▶ _WHAT THE TASK REQUIRES_: Below is a listing; restate from it, character for character, the lines beginning at the line holding "for each tooth." and ending at the line holding "from mathutils import Matrix, Vector", both included.

** Begin DATA LINES **

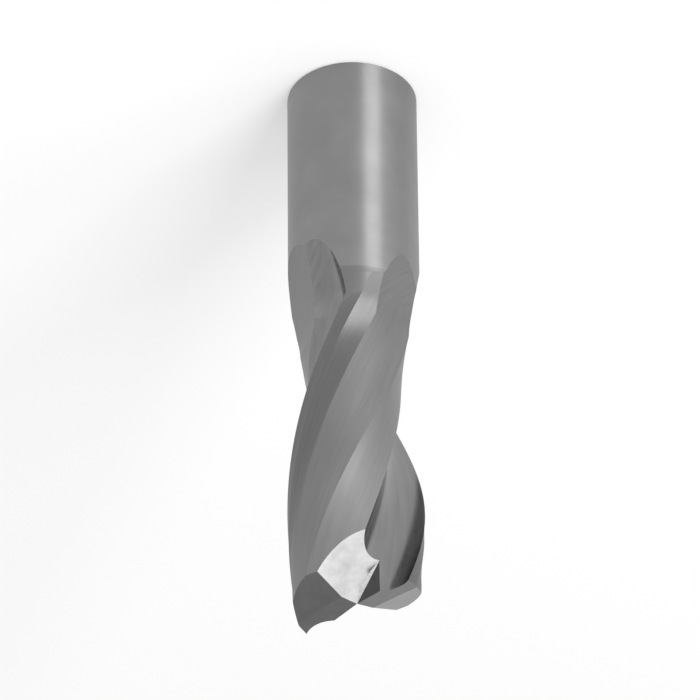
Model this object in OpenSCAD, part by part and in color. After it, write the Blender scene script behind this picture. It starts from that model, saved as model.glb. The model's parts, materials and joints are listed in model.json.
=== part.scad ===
// Two-flute spiral end mill, ground from one rod of solid carbide.
// It stands on the flat end of its shank. The cutting tip is at the top, and the axis is Z.
// Both teeth are alike, half a turn apart. Angles are seen from the tip: they grow in the
// sense in which the tool turns, so each tooth trails behind its edge on the negative side.

/* [Shank] */
// Diameter of the plain shank
shank_d = 25; // [16:0.5:32]
// Length of the shank, from its flat end to the collar
shank_len = 50.5; // [30:0.5:80]
// Width of the bevel round the shank's end
shank_bevel = 0.4; // [0.2:0.1:1.5]

/* [Cutting part] */
// Diameter over the cutting edges
cut_d = 25.6; // [20:0.1:32]
// Length from the shank to the cutting corners
cut_len = 68; // [60:0.5:110]
// Advance of the helix in one full turn
lead = 176; // [140:4:260]
// Turn of the first cutting corner about the axis
tip_turn = 42.7; // [0:0.1:90]
// Length of the round collar between the shank and the end of the helix
collar_len = 5; // [4:0.5:16]

/* [Flute] */
// Radius of the round slot in front of each cutting edge
slot_r = 6.1; // [5:0.1:7.5]
// Least thickness of the core, as a radius
core_r = 5.4; // [4:0.1:7]
// Radius of the grinding wheel, which rounds the upper end of every ground face
wheel_r = 43; // [30:1:50]
// Angle by which the slot runs out away from the cutting face
slot_lean = 20; // [0:1:30]

/* [Back of the tooth] */
// Width of the primary relief behind the edge, as an angle
primary_w = 11; // [7:0.5:16]
// Drop of the surface at the end of the primary relief
primary_drop = 0.25; // [0.1:0.05:0.5]
// Angle from the edge to the end of the secondary relief
secondary_w = 32; // [26:1:40]
// Drop of the surface at the end of the secondary relief
secondary_drop = 0.9; // [0.6:0.05:1.4]
// Slope at which both reliefs run out above the helix
runout_slope = 5.4; // [3:0.1:12]
// Slope at which the heel runs out
heel_slope = 8.5; // [6:0.5:12]
// Angle from the edge to the ridge where heel and back meet
ridge_w = 71; // [60:1:80]
// Drop of the surface at that ridge
ridge_drop = 2.3; // [1.6:0.1:3.2]
// Angle from the edge to the foot of the back, above the slot
foot_w = 120; // [116:1:124]
// Drop of the surface at that foot
foot_drop = 4.2; // [3.4:0.1:5]
// Advance of the back's own helix in one full turn
back_lead = 148; // [130:1:180]
// Distance from the tip where the back has its stated place
back_ref = 19; // [5:1:40]
// Crown of the heel and of the back across their width
crown = 0.45; // [0.1:0.05:0.8]

/* [End teeth] */
// Fall of the end edges towards the centre
dish = 3.3; // [1:0.1:6]
// Angle between the inner end edge and the line to the corner
edge_skew = 5.3; // [1:0.1:8]
// Relief angle behind the end edge
end_relief = 7; // [4:0.5:12]
// Width of that relief
end_land = 3.3; // [2:0.1:5]
// Relief angle behind it
end_clearance = 22; // [14:1:30]
// Slope of the gash's long face
gash_slope = 52.7; // [42:0.1:58]
// Direction of that slope, from the edge behind it
gash_turn = 19; // [10:1:28]
// Lean of the gash's short face under the end edge
gash_lean = 4.5; // [2:0.5:8]

/* [Hidden] */
$fn = 120;

total = shank_len + cut_len;
cut_r = cut_d / 2;
shank_r = shank_d / 2;
far = 2 * total;

// The helix ends at the collar. The wheels start to leave the work a little before that, the
// slot's wheel first. The heel and the back stop turning just before they lift.
helix_top = cut_len - collar_len;
lift_start = helix_top - 2.7;
slot_lift = lift_start - 8;
face_top = lift_start - 1;
relief_end = helix_top + 15;
fade_len = 4;
tip_over = 3;
end_allowance = 1;
end_overlap = 0.05;
ring_step = 2;

// Beyond this length past their lift all ground faces have run out, and the shank is plain.
runout_len = sqrt(2 * wheel_r * foot_drop) + 3.2;
plain_len = total - lift_start - runout_len;

// The slot is a circle that touches the core and passes through the edge.
slot_off = core_r + slot_r;
slot_a = acos((pow(cut_r, 2) + pow(slot_off, 2) - pow(slot_r, 2)) / (2 * cut_r * slot_off));
relief_ahead = 1;
slot_sweep = 205;
slot_over = 5;
slot_steps = 18;
face_steps = 4;

// Places across one tooth, from just ahead of its edge to the foot of its back. The primary
// relief starts a little ahead, so that no strip of the blank is left on the edge.
edge = polar(0, cut_r);
relief_start = polar(relief_ahead, cut_r);
primary_end = polar(-primary_w, cut_r - primary_drop);
secondary_end = polar(-secondary_w, cut_r - secondary_drop);
ridge = polar(-ridge_w, cut_r - ridge_drop);
foot = polar(-foot_w, cut_r - foot_drop);

// A point in the plane, from its angle and its distance to the axis.
function polar(a, r) = [r * cos(a), r * sin(a)];

// Places of the rings of a sweep, from just past the tip to the given distance back.
function places(last) = [-tip_over:ring_step:last];

// Turn of the work at a place. Past the helix's end it stands still.
function turn(back, pitch, helix_end) = tip_turn - 360 / pitch * min(back, helix_end);

// Rise of a round wheel that has run past the place where it leaves the work.
function round_rise(back, start) = pow(max(0, back - start), 2) / (2 * wheel_r);

// Rise of a wheel that is drawn away from the work at a steady slope.
function steady_rise(back, slope) = max(0, back - lift_start) * tan(slope);

// Unit vector that points out of the tool from a face seen from p to q.
function outward(p, q) = [p[1] - q[1], q[0] - p[0]] / norm(q - p);

// Points on a face that is crowned outwards. It passes through p and q and runs on past both.
function crowned(p, q, height) = [
    for (i = [-2:face_steps + 1])
        let (t = (i + 0.5) / face_steps)
        p + (q - p) * t + outward(p, q) * 4 * height * t * (1 - t)
];

// One ring of a sweep: a flat profile, pushed by a vector, turned and set at its place.
function ring(profile, push, angle, back) = [
    for (p = profile)
        let (q = p + push)
        [q[0] * cos(angle) - q[1] * sin(angle), q[0] * sin(angle) + q[1] * cos(angle), total - back]
];

// Solid through rings that go back from the tip. Each runs against the clock, seen from the
// tip, and starts at a point from which all the others can be seen.
module through(rings) {
    n = len(rings[0]);
    last = len(rings) - 1;
    sides = [
        for (k = [0:last - 1], i = [0:n - 1])
            let (a = k * n + i, b = k * n + (i + 1) % n)
            each [[a, b, b + n], [a, b + n, a + n]]
    ];
    tip_cap = [for (i = [1:n - 2]) [0, i + 1, i]];
    top_cap = [for (i = [1:n - 2]) [0, i, i + 1] + last * n * [1, 1, 1]];
    polyhedron([for (r = rings) each r], concat(sides, tip_cap, top_cap));
}

// Round slot in front of the edge: cutting face, floor and wall in one arc.
module slot() {
    centre = polar(slot_a, slot_off);
    last_a = atan2(edge[1] - centre[1], edge[0] - centre[0]) + slot_over;
    first_a = last_a - slot_sweep;
    arc = [for (i = [0:slot_steps]) centre + polar(first_a + slot_sweep * i / slot_steps, slot_r)];
    face = arc[slot_steps] + polar(last_a + 90, cut_r / 2);
    wall = arc[0] + polar(first_a - 90, cut_r);
    mouth = polar(slot_a, 2.2 * cut_r);
    profile = concat([mouth, wall], arc, [face]);
    through([
        for (b = places(lift_start + runout_len + 3))
            ring(
                profile, polar(slot_a + slot_lean, round_rise(b, slot_lift)),
                turn(b, lead, helix_top), b
            )
    ]);
}

// Broad cut on a tooth's trailing side, from p back to q. Its crown fades where it runs out. It
// runs out at the given slope, or in the wheel's own round if there is none.
module face_cut(p, q, pitch, slope = 0) {
    out = outward(p, q);
    above_face = (p + q) / 2 + out * 1.3 * cut_r;
    first_turn = 360 * back_ref * (1 / pitch - 1 / lead);
    through([
        for (b = places(lift_start + runout_len + 1))
            let (
                rise = slope ? steady_rise(b, slope) : round_rise(b, lift_start),
                fade = max(0, min(1, (lift_start + fade_len - b) / (2 * fade_len))),
                face = crowned(p, q, crown * fade),
                n = len(face)
            )
            ring(
                concat([above_face, face[0] + out * cut_r], face, [face[n - 1] + out * cut_r]),
                out * rise, first_turn + turn(b, pitch, face_top), b
            )
    ]);
}

// Primary and secondary relief behind the edge, which run out above the helix.
module relief_cut() {
    primary = (primary_end - relief_start) / 2;
    secondary = (secondary_end - primary_end) / 2;
    out = polar(-secondary_w / 2, 1);
    profile = concat(
        [out * 1.5 * cut_r],
        [for (i = [-2:2]) relief_start + i * primary],
        [for (i = [1:4]) primary_end + i * secondary]
    );
    through([
        for (b = places(relief_end))
            ring(profile, out * steady_rise(b, runout_slope), turn(b, lead, helix_top), b)
    ]);
}

// Everything on the upper side of a plane through a point, whose normal is given.
module above(point, normal) {
    n = normal / norm(normal);
    translate(point)
        rotate([0, acos(n[2]), atan2(n[1], n[0])])
            translate([-far, -far, 0])
                cube(2 * far);
}

// Faces ground on the end of one tooth, and the gash in front of its end edge.
module end_cuts() {
    centre = [0, 0, total - cut_r * tan(dish)];
    rotate(tip_turn) {
        intersection() {
            union() {
                above(centre, [-tan(dish), -tan(end_relief), 1]);
                above(
                    centre - [0, end_land, end_land * tan(end_relief)],
                    [-tan(dish), -tan(end_clearance), 1]
                );
            }
            translate([-end_overlap, -far, 0])
                cube([far, 2 * far, 2 * far]);
        }
        intersection() {
            above(centre, [tan(gash_slope) * cos(gash_turn), tan(gash_slope) * sin(gash_turn), 1]);
            above(centre, [-sin(edge_skew), cos(edge_skew), -tan(gash_lean)]);
        }
    }
}

// The fully round part of the shank, which holders grip, with the bevel round its end.
module plain_shank() {
    rotate_extrude()
        polygon([
            [0, 0], [shank_r - shank_bevel, 0], [shank_r, shank_bevel],
            [shank_r, plain_len], [0, plain_len]
        ]);
}

// Upper shank, collar and cutting diameter, before anything is ground into them.
module blank() {
    step = cut_r - shank_r;
    top = total + end_allowance;
    rotate_extrude()
        polygon([
            [0, plain_len], [shank_r, plain_len], [shank_r, shank_len], [cut_r, shank_len + step],
            [cut_r, top], [0, top]
        ]);
}

// All that is ground into the blank, once for each tooth.
module ground_faces() {
    for (half = [0, 180])
        rotate(half) {
            slot();
            face_cut(ridge, foot, back_lead);
            face_cut(secondary_end, ridge, lead, heel_slope);
            relief_cut();
            end_cuts();
        }
}

// One piece of carbide. The plain shank is a true cylinder. A resize to zero keeps every size:
// it makes one faceted solid of the ground part, so that its thin slivers meet cleanly.
module end_mill() {
    color("darkgray") {
        plain_shank();
        resize([0, 0, 0])
            difference() {
                blank();
                ground_faces();
            }
    }
}

end_mill();
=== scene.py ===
# %% [markdown]
# A spiral end mill is ground from one round rod of solid carbide. A grinding wheel follows a
# helix and cuts one face after another: the slot in front of each edge, the reliefs behind it,
# the heel and the back. The rod could be sculpted by hand, but every one of these faces follows
# a rule, so this lesson grinds the rod in the same order as the shop does.

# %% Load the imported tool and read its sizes
import json
import math

import bmesh
import bpy
from mathutils import Matrix, Vector


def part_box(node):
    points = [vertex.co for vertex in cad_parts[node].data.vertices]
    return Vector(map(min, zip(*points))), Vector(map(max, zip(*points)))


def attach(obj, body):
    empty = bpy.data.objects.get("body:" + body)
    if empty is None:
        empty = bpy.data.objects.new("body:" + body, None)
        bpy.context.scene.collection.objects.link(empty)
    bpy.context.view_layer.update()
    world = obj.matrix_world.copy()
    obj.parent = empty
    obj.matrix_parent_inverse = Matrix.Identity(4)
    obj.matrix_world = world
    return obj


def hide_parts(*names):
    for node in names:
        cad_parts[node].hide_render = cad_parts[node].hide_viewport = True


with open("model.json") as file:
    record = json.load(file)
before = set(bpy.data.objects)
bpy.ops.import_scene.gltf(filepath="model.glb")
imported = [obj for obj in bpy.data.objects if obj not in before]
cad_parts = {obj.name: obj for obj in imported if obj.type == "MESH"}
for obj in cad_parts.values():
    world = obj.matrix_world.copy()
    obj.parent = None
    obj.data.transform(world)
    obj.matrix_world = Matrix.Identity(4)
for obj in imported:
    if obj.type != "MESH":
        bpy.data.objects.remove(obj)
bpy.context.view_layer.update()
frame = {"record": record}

MM = 0.001
low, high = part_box("end_mill")
TOTAL = high.z
SHANK_R = frame["record"]["mounts"][0]["dims"]["r_mm"] * MM
print("tool is", round(TOTAL / MM, 2), "mm long, shank radius", SHANK_R / MM, "mm")

# %% [markdown]
# All sizes are written once, in the same words and values as in the tool's own drawing. A place
# on a tooth is an angle behind its cutting edge and a drop below the cutting radius. A place
# along the tool is its distance back from the tip.

# %% Sizes of the cutting part
CUT_R = 12.8 * MM
CUT_LEN = 68 * MM
COLLAR_LEN = 5 * MM
LEAD = 176 * MM
TIP_TURN = math.radians(42.7)
SHANK_BEVEL = 0.4 * MM
HELIX_TOP = CUT_LEN - COLLAR_LEN
LIFT_START = HELIX_TOP - 2.7 * MM
SLOT_LIFT = LIFT_START - 8 * MM
FACE_TOP = LIFT_START - 1 * MM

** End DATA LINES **

▶ _COMPLETE RESPONSE_:
// All that is ground into the blank, once for each tooth.
module ground_faces() {
    for (half = [0, 180])
        rotate(half) {
            slot();
            face_cut(ridge, foot, back_lead);
            face_cut(secondary_end, ridge, lead, heel_slope);
            relief_cut();
            end_cuts();
        }
}

// One piece of carbide. The plain shank is a true cylinder. A resize to zero keeps every size:
// it makes one faceted solid of the ground part, so that its thin slivers meet cleanly.
module end_mill() {
    color("darkgray") {
        plain_shank();
        resize([0, 0, 0])
            difference() {
                blank();
                ground_faces();
            }
    }
}

end_mill();
=== scene.py ===
# %% [markdown]
# A spiral end mill is ground from one round rod of solid carbide. A grinding wheel follows a
# helix and cuts one face after another: the slot in front of each edge, the reliefs behind it,
# the heel and the back. The rod could be sculpted by hand, but every one of these faces follows
# a rule, so this lesson grinds the rod in the same order as the shop does.

# %% Load the imported tool and read its sizes
import json
import math

import bmesh
import bpy
from mathutils import Matrix, Vector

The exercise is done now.